Вот так мы начинаем рассказывать свою историю. На самом же деле мы начинаем быть историей. Животные, которые не способны к проявлению страсти, сложной работе и организованным формам общения, склонны повторять самих себя. Их жизни полностью определяются природными циклами, так что они не складывают истории для самих себя, что как раз и представляет собой свободу в понимании Маркса. Грустная ирония его взгляда в том, что, хотя такое самоопределение составляет сущность человеческого рода, огромное большинство людей на протяжении всей истории не имели возможности его проявлять. Им не дозволялось быть полноценными людьми, вместо этого их жизнь по большей части определялась мрачными циклами классового общества. Рассмотрению вопросов, почему так происходило и как это можно исправить, посвящены, по сути, все труды Маркса. Их самая общая идея состоит в том, как нам добиться перехода из царства необходимости в царство свободы. Что означает стать несколько менее похожими на овец и несколько более - на самих себя. Подведя нас к порогу такой свободы, Маркс оставляет нас, чтобы дальше мы могли сами позаботиться о себе. А иначе какая это была бы свобода?
Так что если вы хотите избежать дуализма философов, то просто посмотрите, как ведут себя настоящие живые люди. Человеческое тело есть вполне материальный объект, отчасти природный, но не в меньшей степени также и исторический. А еще он представляет собой особый род объекта, совершенно не похожий на кабачки или заварочные чайники. Во-первых, он обладает способностью изменять свое состояние. Он также может превращать природу в форму продолжения самого себя, что не под силу заварочным чайникам. Человеческий труд переделывает природу в продолжение наших тел, которое мы знаем как цивилизацию. Все человеческие учреждения, от галерей искусств и опиумных притонов до казино и Всемирной организации здравоохранения, суть продолжения коллективного производительного тела.

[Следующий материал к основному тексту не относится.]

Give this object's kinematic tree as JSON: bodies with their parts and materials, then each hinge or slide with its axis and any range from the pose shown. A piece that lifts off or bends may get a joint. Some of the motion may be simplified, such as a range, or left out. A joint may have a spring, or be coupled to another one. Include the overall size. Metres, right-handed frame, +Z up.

Все это также является воплощением человеческого сознания. «Мы видим, что история промышленности и сложившееся предметное бытие промышленности, - пишет Маркс, используя слово «промышленность» в максимально широком смысле, - являются раскрытой книгой человеческих сущностных сил, чувственно представшей перед нами человеческой психологией» [6]. Тело может совершать все это, поскольку оно обладает способностью преодолевать собственную ограниченность, с тем чтобы преобразовывать себя и свое состояние, а также вступать в сложные взаимоотношения с другими телами своего вида в ходе бесконечного процесса, известного нам под именем истории. Человеческие тела, которые не способны делать это, обычно называют трупами.

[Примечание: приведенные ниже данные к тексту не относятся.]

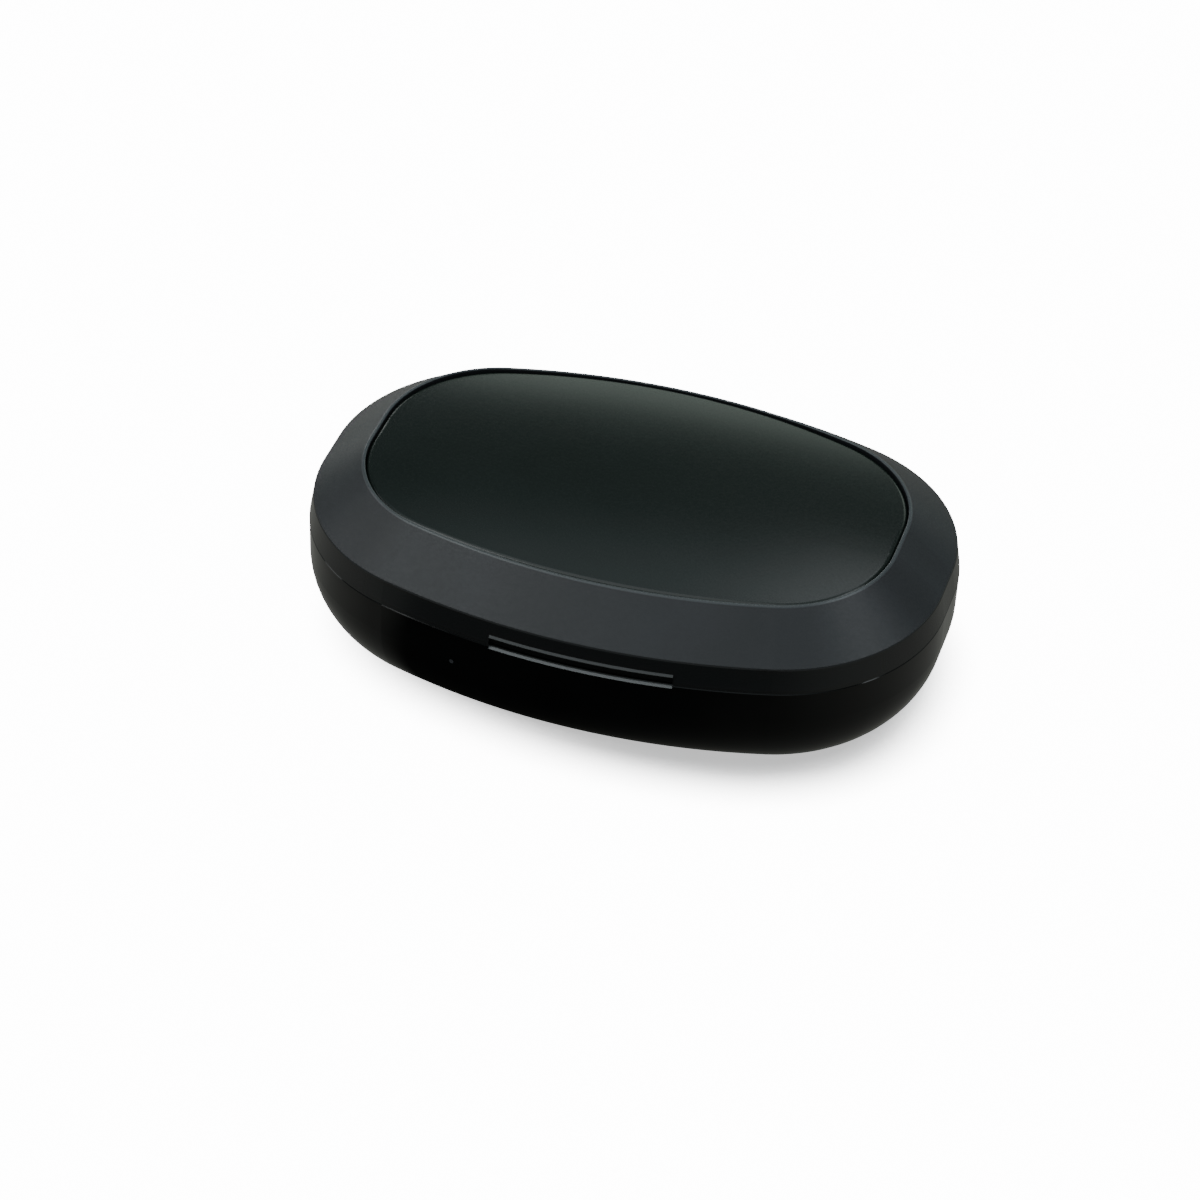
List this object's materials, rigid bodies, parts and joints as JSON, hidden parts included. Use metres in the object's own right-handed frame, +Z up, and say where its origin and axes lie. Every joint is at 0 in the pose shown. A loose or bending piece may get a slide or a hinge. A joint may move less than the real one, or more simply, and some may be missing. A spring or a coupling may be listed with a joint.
{
  "type": "wireless earbuds charging case",
  "caption": "Oval clamshell charging case for ear-hook earbuds: rounded base, chamfered lid with a crowned top panel, rear hinge and a tray with two shaped wells.",
  "frame": {"origin": "under the middle of the base's flat foot, on the surface the case stands on", "axes": "+X along the case, -Y towards the side that opens and has the finger notch, +Z up"},
  "size_m": [0.0988, 0.0677, 0.0303],
  "materials": {
    "base_gloss": "piano-black gloss",
    "lid_satin": "satin charcoal",
    "panel_satin": "satin, green-black",
    "tray_matte": "matte black",
    "liner_matte": "matte black",
    "tape": "matte foam tape",
    "pad": "matte foam",
    "steel": "plain steel",
    "magnet": "nickel plated",
    "board": "green solder mask",
    "chip": "matte black epoxy",
    "gold": "gold plated",
    "nickel": "nickel strip",
    "socket_plastic": "black insulator",
    "battery_foil": "foil pouch",
    "light": "frosted, translucent",
    "led": "clear epoxy"
  },
  "bodies": {
    "base": {"base_shell": "base_gloss", "cradle_tray": "tray_matte", "hinge_pin": "steel", "base_magnets": "magnet", "bud_magnets": "magnet", "main_pcb": "board", "pcb_chips": "chip", "pcb_screws": "steel", "usb_socket_shell": "steel", "usb_socket_core": "socket_plastic", "battery_pad": "pad", "battery_cell": "battery_foil", "battery_tabs": "nickel", "light_pipe": "light", "indicator_board": "board", "status_led": "led", "hall_sensor": "chip", "contact_barrels": "gold", "contact_spring_1": "steel", "contact_spring_2": "steel", "contact_spring_3": "steel", "contact_spring_4": "steel"},
    "lid": {"lid_shell": "lid_satin", "lid_panel": "panel_satin", "panel_tape": "tape", "lid_liner": "liner_matte", "lid_magnets": "magnet"},
    "plunger_1": {"contact_plunger_1": "gold"},
    "plunger_2": {"contact_plunger_2": "gold"},
    "plunger_3": {"contact_plunger_3": "gold"},
    "plunger_4": {"contact_plunger_4": "gold"}
  },
  "joints": [
    {"name": "lid_hinge", "type": "hinge", "parent": "base", "child": "lid", "pos_m": [0, 0.0325, 0.0188], "axis": [-1, 0, 0], "range_deg": [0, 105]},
    {"name": "contact_1", "type": "slide", "parent": "base", "child": "plunger_1", "axis": [0, 0, -1], "range_m": [0, 0.0008], "stiffness_N_per_m": 100, "springref_m": -0.0005, "deforming": ["contact_spring_1"]},
    {"name": "contact_2", "type": "slide", "parent": "base", "child": "plunger_2", "axis": [0, 0, -1], "range_m": [0, 0.0008], "stiffness_N_per_m": 100, "springref_m": -0.0005, "deforming": ["contact_spring_2"]},
    {"name": "contact_3", "type": "slide", "parent": "base", "child": "plunger_3", "axis": [0, 0, -1], "range_m": [0, 0.0008], "stiffness_N_per_m": 100, "springref_m": -0.0005, "deforming": ["contact_spring_3"]},
    {"name": "contact_4", "type": "slide", "parent": "base", "child": "plunger_4", "axis": [0, 0, -1], "range_m": [0, 0.0008], "stiffness_N_per_m": 100, "springref_m": -0.0005, "deforming": ["contact_spring_4"]}
  ]
}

Кабачки тоже не могут делать этого, как не могут они, будучи сугубо природными образованиями, и испытывать такого рода потребности, какие мы находим у людей. Люди могут творить историю, поскольку они представляют собой производящий вид существ; но они к тому же еще вынуждены делать это, поскольку в условиях скудости должны поддерживать производство и воспроизводство своей материальной жизни. Именно это подталкивает их к постоянной активности. Они обладают историей по необходимости. В условиях материального изобилия мы по-прежнему будем иметь историю, но в ином смысле по сравнению с тем, что мы знали до сих пор. Мы можем удовлетворять свои природные потребности только социальными средствами - коллективно производя наши средства производства. Что, в свою очередь, дает начало новым потребностям, а те - следующим и т. д. Но в основе всего того, что мы называем культурой, историей или цивилизацией, лежат потребности человеческого тела и его материальные условия. И это есть просто иной способ сказать, что экономика является постоянным фундаментом нашей жизни, важнейшим связующим звеном между биологическим и социальным.

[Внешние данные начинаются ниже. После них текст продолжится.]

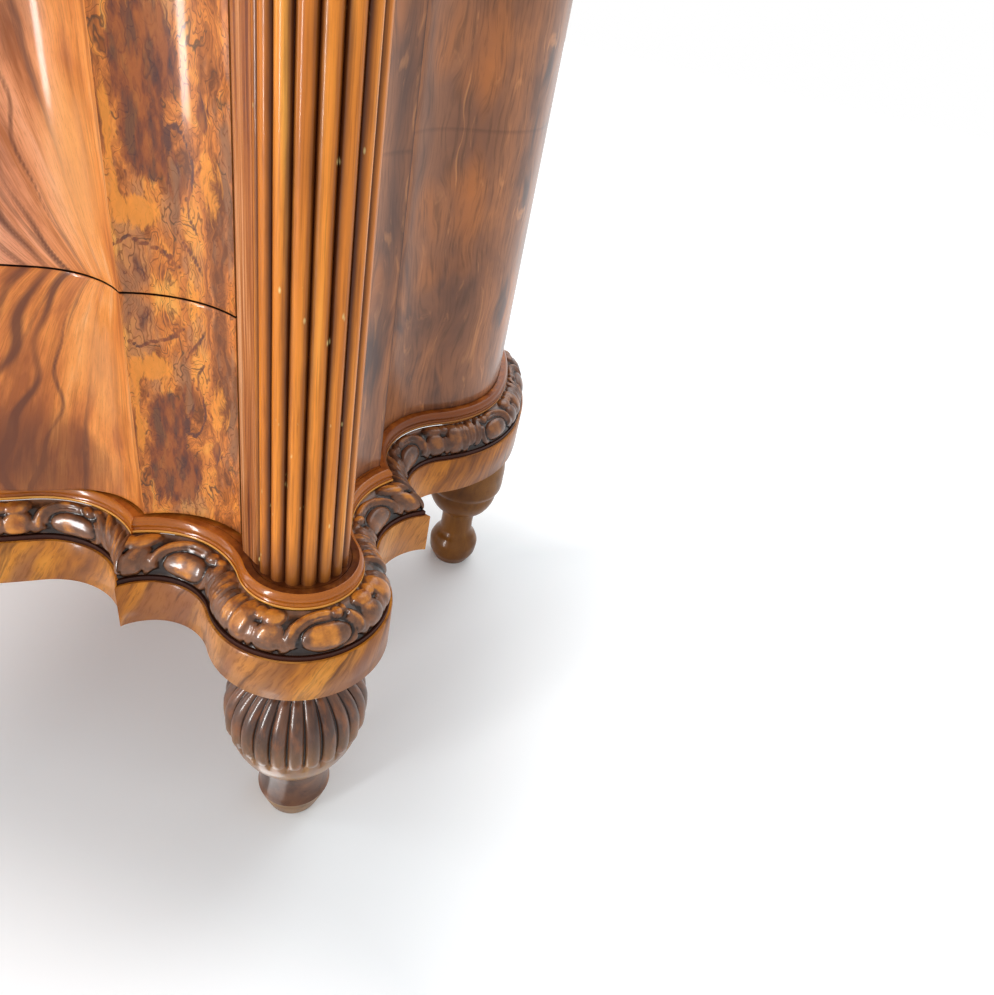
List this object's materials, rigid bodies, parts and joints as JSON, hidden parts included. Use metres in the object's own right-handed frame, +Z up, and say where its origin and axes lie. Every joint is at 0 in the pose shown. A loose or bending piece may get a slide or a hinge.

Вот путь, которым мы приходим к созданию истории; но сказанное в полной мере относится и к тому, что мы понимаем под духом. Духовные проявления не есть нечто телесное и потустороннее. Рассматривать сферу духовного как бесконечно удаленную от повседневной жизни характерно как раз для преуспевающих буржуа, поскольку они нуждаются хоть в каком-то укрытии от собственного грубого материализма. И нет ничего удивительного в том, что такие сугубо материалистические дамы, как, скажем, Мадонна, столь пленяются Каббалой. Напротив, для Маркса «дух» есть вопрос искусства, дружбы, веселья, сострадания, смеха, чувственной любви, протеста, творчества, наслаждения, справедливого гнева и наполненной жизни. (Порой, правда, с весельем ему случалось несколько пе
ребирать: однажды он и группа друзей неспешно продвигались с Оксфорд-стрит на Хемпстед-роуд, не пропуская ни одного встречавшегося по пути паба, и были задержаны полицией за метанием камней из мостовой по уличным фонарям [7]. Так что его теория о репрессивном характере государства, как можно убедиться, не была простой абстракцией.) В «Восемнадцатом брюмера Луи Бонапарта» он, как и следовало ожидать, обсуждает конкретную политическую ситуацию с точки зрения интересов общественных классов, но при этом также красочно описывает политику как то, в чем выражаются «старые воспоминания, личная вражда, опасения и надежды, предрассудки и иллюзии, симпатии и антипатии, убеждения, символы веры и принципы». И все это предлагает нам сухой и бесстрастный отшельник из антимарксистских фантазий.
Все духовные проявления, которые я только что перечислил, тесно связаны с телом, поскольку оно представляет тот вид животных, к коему мы принадлежим. То, что не затрагивает мое тело, не затрагивает и меня. Когда я говорю с вами по телефону, я представляюсь вам телесно, хотя и не физически. Если вы хотите составить представление о душе, вглядитесь в человеческое тело, вспомнив философа Людвига Витгенштейна. Счастьем для Маркса, как и для Аристотеля, была практическая деятельность, а не состояние разума. Для иудаистской традиции, неверующим отпрыском которой он был, «духовное» относится к помощи голодающим, поддержке переселенцев и защите бедных от притеснений богатых. Это не есть противоположность светскому повседневному бытию, это такой особый образ жизни.
Есть одна телесная деятельность, в которой «дух» особенно явно дает о себе знать, - это язык. Подобно телу, рассматриваемому в целом, язык есть материальное воплощение духа или человеческого сознания. «Язык, - пишет Маркс в «Немецкой идеологии», - так же древен, как и сознание; язык есть практическое, существующее и для других людей и лишь тем самым существующее также и для меня самого действительное сознание, и подобно сознанию язык возникает лишь из потребности, из настоятельной необходимости общения с другими людьми» [8]. Сознание является общественным и практическим от начала и до конца, почему, собственно, язык и является высшим его выражением. Я могу сказать, что имею разум, только если я родился в среде уже разделившихся и устоявшихся значений. Маркс также говорил о языке как об «объединенном бытии, говорящем само за себя», а язык философии признавал искаженной разновидностью языка реального мира. Бытие мышления и языка совершается отнюдь не в какой-то особой сфере, подчиненной своим собственным законам, но является выражением реальной жизни. Даже для самых вычурных концептуальных изысков в конечном счете не так уж и трудно проследить их связь с нашим обычным существованием.